In the domestic Chinese market, there is an enormous competition, for with low cost of capital and little concern with intellectual property rights, there are few barriers to entry, fierce competition follows. In sectors such as refrigerators, we have 4 manufacturers in Brazil, and more than 250 in China, about 10 automobile manufacturers in Brazil, and 84 in China, and so forth. This voluptuous offer effectively force prices down, generating enormous competition among Chinese manufacturers.

Finally, one cannot fail to be impressed by China’s ability in articulating public and private sectors to offer an attractive business support infrastructure. Industrial parks offer plots with access by highways, railroads, ports and bonded warehouses; industrial installations, spaces for construction of housing for migrant workers, unions that are willing to cooperate with employers and centralized city offices, where one stop relationship with government is offered; a company with investment up to 100 million dollars is promised that all your licenses for operation can be cleared within 30 days.

There is updated legislation on environmental pollution, even if put into practice primarily in regards to the new foreign investments, tolerating in many cases the existing emissions of Chinese projects. Power generation is a challenge, because 75% of energy comes from coal, which will continue to be a major source for many decades.
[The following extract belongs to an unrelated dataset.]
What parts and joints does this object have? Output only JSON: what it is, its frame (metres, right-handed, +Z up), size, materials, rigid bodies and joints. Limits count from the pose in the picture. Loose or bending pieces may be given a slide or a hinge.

Although investments in hydroelectric plants are much larger than those of Brazil, and nuclear power and wind energy are fast growing sources, the fact is that coal, extracted in precarious and deadly Chinese mines will be the major driver of energy growth in China for many years yet.
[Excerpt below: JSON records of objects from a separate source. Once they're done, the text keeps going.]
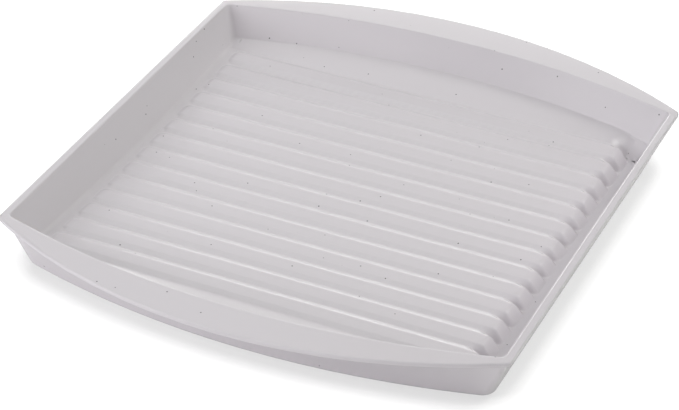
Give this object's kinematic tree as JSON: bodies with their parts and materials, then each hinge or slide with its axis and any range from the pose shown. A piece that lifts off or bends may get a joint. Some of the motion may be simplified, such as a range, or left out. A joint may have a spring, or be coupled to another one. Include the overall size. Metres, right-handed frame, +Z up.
{
  "type": "microwave bacon tray",
  "caption": "Shallow moulded tray with a ribbed draining floor, a grease trough along one side and a flat rim that widens into two curved handles.",
  "frame": {"origin": "centre of the tray on the surface it stands on", "axes": "+X along the ribs towards the trough, +Y across the ribs from handle to handle, +Z up"},
  "size_m": [0.258, 0.3078, 0.0285],
  "materials": {
    "speckled_plastic": "satin moulded, off-white with fine dark flecks"
  },
  "bodies": {
    "root": {"tray": "speckled_plastic"}
  },
  "joints": []
}
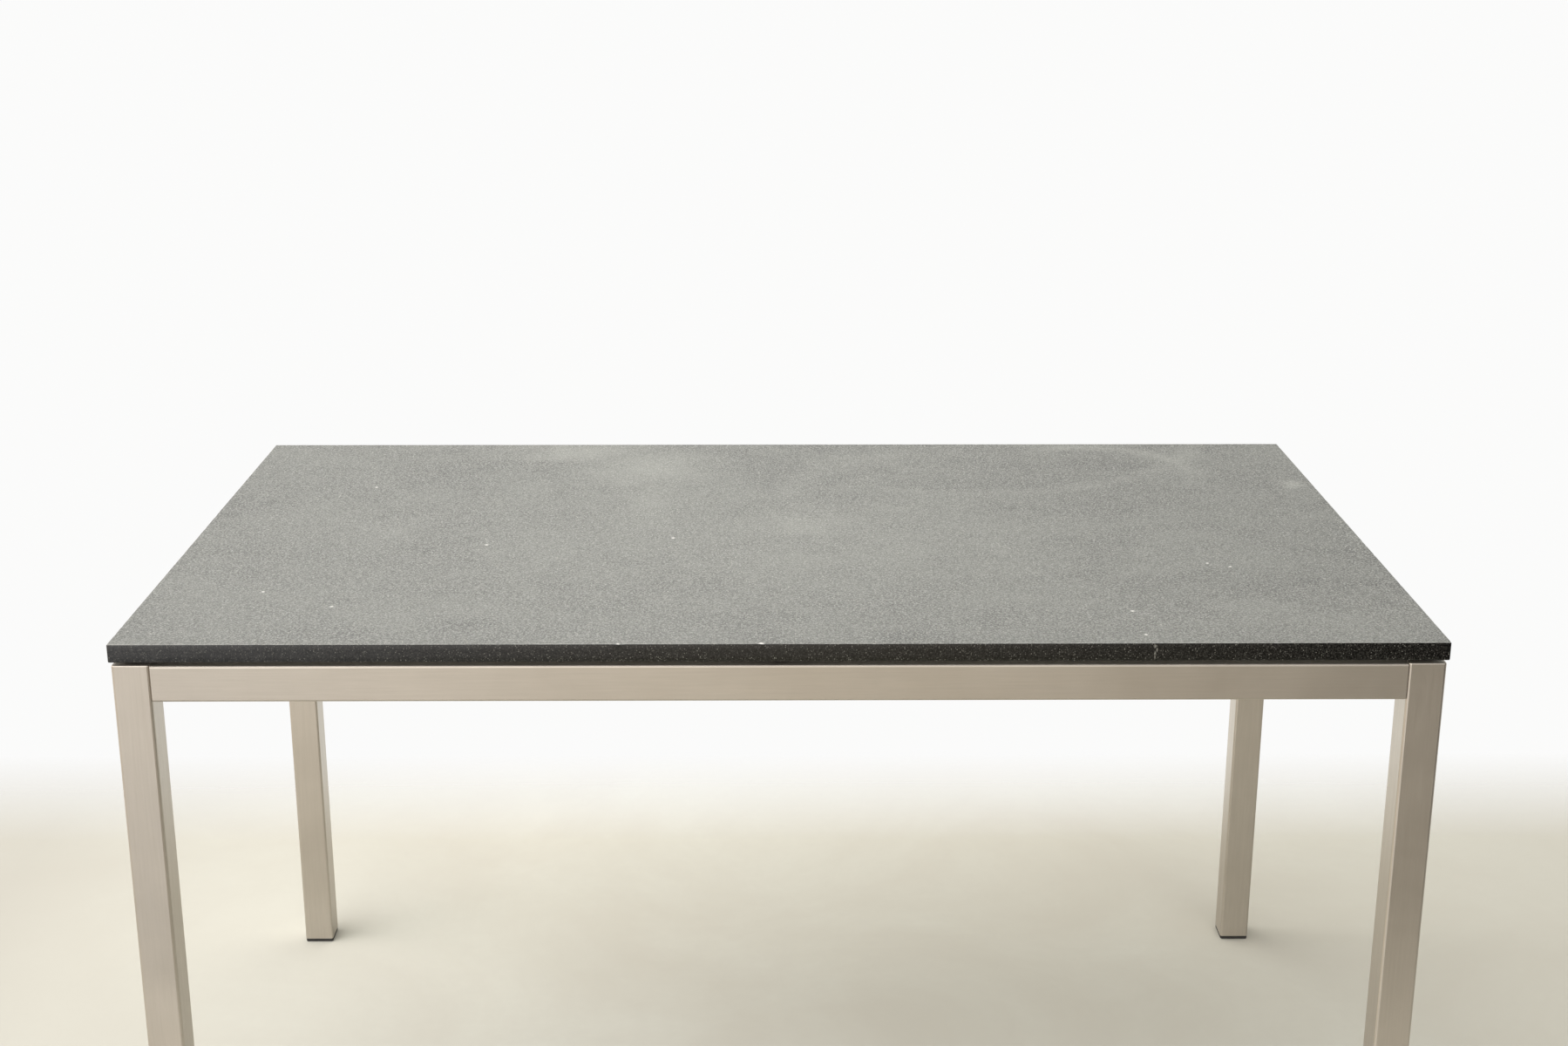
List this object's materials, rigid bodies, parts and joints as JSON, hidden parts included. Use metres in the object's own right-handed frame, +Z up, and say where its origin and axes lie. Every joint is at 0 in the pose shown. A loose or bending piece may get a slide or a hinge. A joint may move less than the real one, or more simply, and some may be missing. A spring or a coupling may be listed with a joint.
{
  "type": "granite slab table",
  "caption": "Work table: a loose, dark granite slab with eased edges lies on rubber pads over a bolted frame of square steel tube legs and flush rails.",
  "frame": {"origin": "on the floor, under the middle of the slab", "axes": "+X along the slab's length to the right, +Y along its width to the back, +Z up"},
  "size_m": [1.4, 0.8, 0.75],
  "materials": {
    "granite": "dark granite, honed top, polished edges",
    "frame_coat": "satin champagne metallic coat",
    "zinc": "bright zinc plate",
    "rubber": "matt black rubber",
    "plastic": "matt black moulded plastic"
  },
  "bodies": {
    "frame": {"leg_front_left": "frame_coat", "leg_front_right": "frame_coat", "leg_back_right": "frame_coat", "leg_back_left": "frame_coat", "rail_front": "frame_coat", "rail_right": "frame_coat", "rail_back": "frame_coat", "rail_left": "frame_coat", "cross_rail": "frame_coat", "bracket_front_left": "zinc", "bracket_front_right": "zinc", "bracket_back_right": "zinc", "bracket_back_left": "zinc", "foot_front_left": "plastic", "foot_front_right": "plastic", "foot_back_right": "plastic", "foot_back_left": "plastic", "leg_pad_front_left": "rubber", "leg_pad_front_right": "rubber", "leg_pad_back_right": "rubber", "leg_pad_back_left": "rubber", "cross_pad_front": "rubber", "cross_pad_back": "rubber", "leg_bolt_upper_front_left": "zinc", "leg_bolt_lower_front_left": "zinc", "leg_bolt_upper_front_right": "zinc", "leg_bolt_lower_front_right": "zinc", "leg_bolt_upper_back_right": "zinc", "leg_bolt_lower_back_right": "zinc", "leg_bolt_upper_back_left": "zinc", "leg_bolt_lower_back_left": "zinc", "rivet_nut_upper_front_left": "zinc", "rivet_nut_lower_front_left": "zinc", "rivet_nut_upper_front_right": "zinc", "rivet_nut_lower_front_right": "zinc", "rivet_nut_upper_back_right": "zinc", "rivet_nut_lower_back_right": "zinc", "rivet_nut_upper_back_left": "zinc", "rivet_nut_lower_back_left": "zinc", "rail_screw_a1_front_left": "zinc", "rail_screw_a2_front_left": "zinc", "rail_screw_b1_front_left": "zinc", "rail_screw_b2_front_left": "zinc", "rail_screw_a1_front_right": "zinc", "rail_screw_a2_front_right": "zinc", "rail_screw_b1_front_right": "zinc", "rail_screw_b2_front_right": "zinc", "rail_screw_a1_back_right": "zinc", "rail_screw_a2_back_right": "zinc", "rail_screw_b1_back_right": "zinc", "rail_screw_b2_back_right": "zinc", "rail_screw_a1_back_left": "zinc", "rail_screw_a2_back_left": "zinc", "rail_screw_b1_back_left": "zinc", "rail_screw_b2_back_left": "zinc", "cross_rail_screw_front_left": "zinc", "cross_rail_screw_front_right": "zinc", "cross_rail_screw_back_left": "zinc", "cross_rail_screw_back_right": "zinc"},
    "slab": {"granite_slab": "granite"}
  },
  "joints": [
    {"name": "slab_lift", "type": "slide", "parent": "frame", "child": "slab", "axis": [0, 0, 1], "range_m": [0, 0.12]}
  ]
}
The challenges are many; the cities grow at breakneck pace, wages rise, young people want more comfort and better prospects than previous generations, and the pressure on income inequalities and human rights spread across the country. But all those that get to know China, experience its growth and entrepreneurial force find that the center of world economic growth will gravitate towards Asia over the coming decades, and businesses and markets of China will have an increasingly important role in global business.